One oversized photograph features the jumble of Grcic’s library, shelves overstuffed with titles and hung with poster from a 2002 Ed Rucha exhibition. “The Future is Stupid,” it reads, an ironic touch from a designer on the cutting edge of fabrication technologies. In fact, the iconic Chair ONE foregrounds the image. With its crystalline shape and die-cast aluminum construction, the chair represents Grcic’s ongoing experiments with digital modeling and testing.

Just a few yards away, the tuffet-like Osorom bench is on display. Like Chair ONE, the 2002 bench was developed digital techniques. Moroso called on Grcic to create a design that could be fabricated at 1:5 scale using rapid-prototyping. Taken with his model, the company decided to fabricate the piece, ultimately fabricating it out of molded fiberglass.

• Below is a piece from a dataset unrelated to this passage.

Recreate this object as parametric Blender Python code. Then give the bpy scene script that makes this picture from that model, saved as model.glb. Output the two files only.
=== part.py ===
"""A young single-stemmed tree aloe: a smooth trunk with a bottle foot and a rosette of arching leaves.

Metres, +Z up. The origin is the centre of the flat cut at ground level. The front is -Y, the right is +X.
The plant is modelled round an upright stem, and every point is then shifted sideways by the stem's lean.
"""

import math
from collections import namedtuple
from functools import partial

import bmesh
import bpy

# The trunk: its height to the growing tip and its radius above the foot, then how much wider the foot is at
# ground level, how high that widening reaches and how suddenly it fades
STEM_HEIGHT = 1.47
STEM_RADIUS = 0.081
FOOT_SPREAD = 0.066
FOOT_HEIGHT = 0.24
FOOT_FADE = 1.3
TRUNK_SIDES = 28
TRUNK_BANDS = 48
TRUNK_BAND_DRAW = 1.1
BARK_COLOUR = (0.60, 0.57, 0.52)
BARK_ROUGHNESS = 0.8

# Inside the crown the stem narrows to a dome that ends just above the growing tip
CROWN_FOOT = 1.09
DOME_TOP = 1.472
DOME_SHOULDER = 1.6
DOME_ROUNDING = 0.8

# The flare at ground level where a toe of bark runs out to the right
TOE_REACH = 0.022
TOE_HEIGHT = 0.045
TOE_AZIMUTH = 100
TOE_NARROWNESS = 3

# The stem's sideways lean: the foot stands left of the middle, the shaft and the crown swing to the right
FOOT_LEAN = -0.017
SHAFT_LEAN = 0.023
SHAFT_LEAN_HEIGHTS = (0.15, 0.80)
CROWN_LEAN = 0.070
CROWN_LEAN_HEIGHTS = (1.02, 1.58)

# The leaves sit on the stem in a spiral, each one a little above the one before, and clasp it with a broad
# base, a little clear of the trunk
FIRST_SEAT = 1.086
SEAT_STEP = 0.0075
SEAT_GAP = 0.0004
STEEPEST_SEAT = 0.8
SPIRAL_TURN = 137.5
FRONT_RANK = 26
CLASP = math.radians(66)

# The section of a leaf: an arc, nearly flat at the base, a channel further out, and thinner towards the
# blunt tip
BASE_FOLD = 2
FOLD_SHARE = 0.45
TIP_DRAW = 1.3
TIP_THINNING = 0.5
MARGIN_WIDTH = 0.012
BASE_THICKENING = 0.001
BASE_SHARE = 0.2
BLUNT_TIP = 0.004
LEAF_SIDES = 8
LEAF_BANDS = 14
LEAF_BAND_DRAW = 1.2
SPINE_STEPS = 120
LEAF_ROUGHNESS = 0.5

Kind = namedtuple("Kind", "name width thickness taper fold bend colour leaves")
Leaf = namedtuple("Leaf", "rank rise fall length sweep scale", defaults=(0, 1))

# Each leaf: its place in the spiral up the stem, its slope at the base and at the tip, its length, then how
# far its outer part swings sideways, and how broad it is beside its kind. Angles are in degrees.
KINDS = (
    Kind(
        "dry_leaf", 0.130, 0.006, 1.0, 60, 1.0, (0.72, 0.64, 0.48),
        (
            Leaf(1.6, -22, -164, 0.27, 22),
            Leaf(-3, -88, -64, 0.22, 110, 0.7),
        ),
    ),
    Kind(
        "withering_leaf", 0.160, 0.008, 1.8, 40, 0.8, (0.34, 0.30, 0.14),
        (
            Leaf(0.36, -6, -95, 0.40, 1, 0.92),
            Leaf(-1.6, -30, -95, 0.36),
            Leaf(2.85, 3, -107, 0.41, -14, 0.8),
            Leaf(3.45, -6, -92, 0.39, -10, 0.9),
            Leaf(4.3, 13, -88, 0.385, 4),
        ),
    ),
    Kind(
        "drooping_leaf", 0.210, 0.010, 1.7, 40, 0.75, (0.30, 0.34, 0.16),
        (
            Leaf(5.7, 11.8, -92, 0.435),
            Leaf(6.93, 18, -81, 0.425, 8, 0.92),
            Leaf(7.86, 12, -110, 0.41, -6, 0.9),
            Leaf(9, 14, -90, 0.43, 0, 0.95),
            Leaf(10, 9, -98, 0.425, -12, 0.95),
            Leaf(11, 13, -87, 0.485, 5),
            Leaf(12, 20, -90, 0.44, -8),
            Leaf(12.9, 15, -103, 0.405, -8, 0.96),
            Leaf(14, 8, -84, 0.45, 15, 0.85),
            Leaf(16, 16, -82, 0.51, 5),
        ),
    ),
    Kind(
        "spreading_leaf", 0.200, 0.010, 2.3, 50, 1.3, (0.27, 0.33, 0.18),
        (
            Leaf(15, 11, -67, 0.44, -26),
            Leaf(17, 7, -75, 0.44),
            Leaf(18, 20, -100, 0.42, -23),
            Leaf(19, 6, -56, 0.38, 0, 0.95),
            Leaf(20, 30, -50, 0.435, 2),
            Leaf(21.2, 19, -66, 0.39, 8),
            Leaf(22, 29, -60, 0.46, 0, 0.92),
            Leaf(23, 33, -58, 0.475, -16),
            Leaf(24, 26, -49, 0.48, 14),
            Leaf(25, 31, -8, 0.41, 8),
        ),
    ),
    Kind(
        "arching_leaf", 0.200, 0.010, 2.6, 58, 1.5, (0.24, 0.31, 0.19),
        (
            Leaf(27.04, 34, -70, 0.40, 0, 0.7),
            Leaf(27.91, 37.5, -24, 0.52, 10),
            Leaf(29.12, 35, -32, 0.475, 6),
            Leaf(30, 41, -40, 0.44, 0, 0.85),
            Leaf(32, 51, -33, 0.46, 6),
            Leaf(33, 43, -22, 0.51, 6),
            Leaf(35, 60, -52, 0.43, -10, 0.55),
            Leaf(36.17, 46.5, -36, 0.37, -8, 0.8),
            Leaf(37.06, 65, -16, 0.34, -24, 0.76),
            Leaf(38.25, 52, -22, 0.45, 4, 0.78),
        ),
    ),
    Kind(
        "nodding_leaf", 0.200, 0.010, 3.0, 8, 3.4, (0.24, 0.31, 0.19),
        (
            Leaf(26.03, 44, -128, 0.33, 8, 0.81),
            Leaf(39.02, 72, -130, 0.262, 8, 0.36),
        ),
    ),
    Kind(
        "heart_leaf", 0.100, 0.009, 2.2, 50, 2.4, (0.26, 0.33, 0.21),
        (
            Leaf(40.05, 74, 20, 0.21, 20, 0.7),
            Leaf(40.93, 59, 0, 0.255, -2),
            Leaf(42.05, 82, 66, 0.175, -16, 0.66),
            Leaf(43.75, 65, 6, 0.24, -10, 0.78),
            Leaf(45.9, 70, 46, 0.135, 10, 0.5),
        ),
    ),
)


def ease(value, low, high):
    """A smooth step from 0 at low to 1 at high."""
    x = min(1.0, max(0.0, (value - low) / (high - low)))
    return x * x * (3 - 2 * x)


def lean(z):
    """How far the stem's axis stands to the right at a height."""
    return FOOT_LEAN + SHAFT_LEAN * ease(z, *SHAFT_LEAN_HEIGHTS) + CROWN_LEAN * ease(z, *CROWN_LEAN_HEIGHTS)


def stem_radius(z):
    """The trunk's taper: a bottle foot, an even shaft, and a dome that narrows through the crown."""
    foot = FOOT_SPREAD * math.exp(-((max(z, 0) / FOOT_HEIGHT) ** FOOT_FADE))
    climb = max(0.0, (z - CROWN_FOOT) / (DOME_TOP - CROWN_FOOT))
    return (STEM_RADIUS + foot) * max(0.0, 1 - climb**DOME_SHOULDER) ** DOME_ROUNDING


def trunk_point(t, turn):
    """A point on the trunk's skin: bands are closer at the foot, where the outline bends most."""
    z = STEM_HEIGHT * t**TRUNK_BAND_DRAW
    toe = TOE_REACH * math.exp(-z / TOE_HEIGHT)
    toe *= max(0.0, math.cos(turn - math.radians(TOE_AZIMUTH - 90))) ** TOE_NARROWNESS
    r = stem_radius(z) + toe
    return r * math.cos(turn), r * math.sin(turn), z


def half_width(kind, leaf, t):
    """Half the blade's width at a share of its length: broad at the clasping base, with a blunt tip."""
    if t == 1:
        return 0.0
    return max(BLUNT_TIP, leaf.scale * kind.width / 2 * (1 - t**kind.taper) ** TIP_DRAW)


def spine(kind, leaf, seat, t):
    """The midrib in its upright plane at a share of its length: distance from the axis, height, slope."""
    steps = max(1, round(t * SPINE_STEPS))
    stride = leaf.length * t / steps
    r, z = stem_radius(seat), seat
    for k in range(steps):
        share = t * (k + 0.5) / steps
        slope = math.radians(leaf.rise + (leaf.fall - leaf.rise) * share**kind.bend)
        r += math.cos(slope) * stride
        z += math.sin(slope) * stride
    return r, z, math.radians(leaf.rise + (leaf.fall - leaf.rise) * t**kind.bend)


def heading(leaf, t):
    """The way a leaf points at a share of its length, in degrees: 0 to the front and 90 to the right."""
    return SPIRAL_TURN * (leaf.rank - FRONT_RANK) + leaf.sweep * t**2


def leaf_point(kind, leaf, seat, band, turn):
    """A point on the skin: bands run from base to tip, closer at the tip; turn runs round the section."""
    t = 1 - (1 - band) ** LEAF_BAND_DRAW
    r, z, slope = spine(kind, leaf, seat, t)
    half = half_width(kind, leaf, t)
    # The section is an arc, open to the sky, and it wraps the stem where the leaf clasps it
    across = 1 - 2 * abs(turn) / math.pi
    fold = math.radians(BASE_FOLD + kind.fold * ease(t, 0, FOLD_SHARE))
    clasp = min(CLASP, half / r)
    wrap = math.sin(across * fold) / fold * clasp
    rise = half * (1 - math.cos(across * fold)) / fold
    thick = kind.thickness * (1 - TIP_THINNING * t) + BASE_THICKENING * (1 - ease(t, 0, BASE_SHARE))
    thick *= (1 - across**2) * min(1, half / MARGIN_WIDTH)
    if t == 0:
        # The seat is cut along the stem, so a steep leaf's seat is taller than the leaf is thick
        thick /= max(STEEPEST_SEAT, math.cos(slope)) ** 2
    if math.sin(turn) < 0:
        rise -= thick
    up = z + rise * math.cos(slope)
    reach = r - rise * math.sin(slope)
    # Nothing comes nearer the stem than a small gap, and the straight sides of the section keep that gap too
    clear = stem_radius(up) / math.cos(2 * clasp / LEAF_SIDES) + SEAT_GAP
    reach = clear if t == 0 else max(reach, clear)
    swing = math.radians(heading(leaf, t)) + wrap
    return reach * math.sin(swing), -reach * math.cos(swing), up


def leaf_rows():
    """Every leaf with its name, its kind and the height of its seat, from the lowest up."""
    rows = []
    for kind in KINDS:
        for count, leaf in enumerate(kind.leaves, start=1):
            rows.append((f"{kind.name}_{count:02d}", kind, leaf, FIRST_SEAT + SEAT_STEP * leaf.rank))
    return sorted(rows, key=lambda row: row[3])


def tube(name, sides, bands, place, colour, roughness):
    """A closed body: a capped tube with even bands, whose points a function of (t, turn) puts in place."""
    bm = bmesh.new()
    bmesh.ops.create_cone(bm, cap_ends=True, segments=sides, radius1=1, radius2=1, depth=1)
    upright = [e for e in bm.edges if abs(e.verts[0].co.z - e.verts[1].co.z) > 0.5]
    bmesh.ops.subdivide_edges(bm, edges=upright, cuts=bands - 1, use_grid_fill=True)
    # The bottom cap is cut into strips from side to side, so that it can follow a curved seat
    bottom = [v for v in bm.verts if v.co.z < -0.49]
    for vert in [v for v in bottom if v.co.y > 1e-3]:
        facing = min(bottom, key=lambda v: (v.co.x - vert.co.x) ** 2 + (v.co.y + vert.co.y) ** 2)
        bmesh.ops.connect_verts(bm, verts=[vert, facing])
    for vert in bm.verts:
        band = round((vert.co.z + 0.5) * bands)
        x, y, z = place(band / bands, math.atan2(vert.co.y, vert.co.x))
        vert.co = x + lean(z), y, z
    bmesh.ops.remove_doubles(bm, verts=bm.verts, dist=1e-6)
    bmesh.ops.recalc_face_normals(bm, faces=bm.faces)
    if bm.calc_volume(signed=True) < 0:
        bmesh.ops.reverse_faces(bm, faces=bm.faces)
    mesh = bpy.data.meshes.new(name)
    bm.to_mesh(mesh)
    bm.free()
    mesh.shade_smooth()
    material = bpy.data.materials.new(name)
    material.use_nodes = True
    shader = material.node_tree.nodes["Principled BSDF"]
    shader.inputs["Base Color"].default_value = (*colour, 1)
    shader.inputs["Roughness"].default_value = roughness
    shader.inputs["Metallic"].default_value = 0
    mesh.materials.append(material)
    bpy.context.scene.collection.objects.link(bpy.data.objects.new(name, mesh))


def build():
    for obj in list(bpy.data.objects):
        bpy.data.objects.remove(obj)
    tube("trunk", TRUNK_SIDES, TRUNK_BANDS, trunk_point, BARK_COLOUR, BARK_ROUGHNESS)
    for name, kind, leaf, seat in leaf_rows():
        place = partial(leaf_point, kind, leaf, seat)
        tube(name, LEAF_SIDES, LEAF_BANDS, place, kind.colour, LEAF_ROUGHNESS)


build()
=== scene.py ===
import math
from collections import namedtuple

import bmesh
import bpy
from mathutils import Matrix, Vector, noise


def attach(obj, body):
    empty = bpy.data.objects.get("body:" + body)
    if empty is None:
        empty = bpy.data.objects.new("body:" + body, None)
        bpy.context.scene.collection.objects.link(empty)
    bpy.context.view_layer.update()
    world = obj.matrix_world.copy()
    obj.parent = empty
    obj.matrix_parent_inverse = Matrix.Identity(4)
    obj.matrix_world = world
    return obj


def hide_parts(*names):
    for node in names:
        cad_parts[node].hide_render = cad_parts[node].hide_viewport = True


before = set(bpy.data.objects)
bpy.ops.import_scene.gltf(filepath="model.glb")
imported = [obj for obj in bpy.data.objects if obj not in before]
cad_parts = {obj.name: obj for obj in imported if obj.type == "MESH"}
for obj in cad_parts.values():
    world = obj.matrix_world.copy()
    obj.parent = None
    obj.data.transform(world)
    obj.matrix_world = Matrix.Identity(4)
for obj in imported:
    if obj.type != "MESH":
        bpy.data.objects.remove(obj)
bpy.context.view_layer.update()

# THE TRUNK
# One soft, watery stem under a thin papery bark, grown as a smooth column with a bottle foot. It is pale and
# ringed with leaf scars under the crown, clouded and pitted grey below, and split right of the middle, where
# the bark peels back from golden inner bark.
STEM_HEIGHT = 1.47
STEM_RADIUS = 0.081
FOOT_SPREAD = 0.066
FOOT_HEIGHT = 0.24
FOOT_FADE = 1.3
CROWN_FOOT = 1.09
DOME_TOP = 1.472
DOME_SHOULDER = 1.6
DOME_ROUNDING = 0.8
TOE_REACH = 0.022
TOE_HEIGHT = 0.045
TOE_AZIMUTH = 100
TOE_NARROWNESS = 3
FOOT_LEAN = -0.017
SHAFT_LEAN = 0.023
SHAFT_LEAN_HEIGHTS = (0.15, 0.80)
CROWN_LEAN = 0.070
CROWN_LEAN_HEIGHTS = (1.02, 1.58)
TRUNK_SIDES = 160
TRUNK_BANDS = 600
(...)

And again, the featured product is called into conversation with the photograph behind. A white version of the filigreed bench is tilted up against an image of a woman staring out from behind a black burka. The formal match between the eye openings in her garment and the solid-void perforations of Osorom is uncanny, but as with other behind-the-scenes moments in the show, the meaning is unclear. The clarity of Grcic’s singular vision is cluttered. Is it chance juxtaposition or decisive design?

Konstantin Grcic: Decisive Design is on view in The Art Institute of Chicago through January 24, 2010.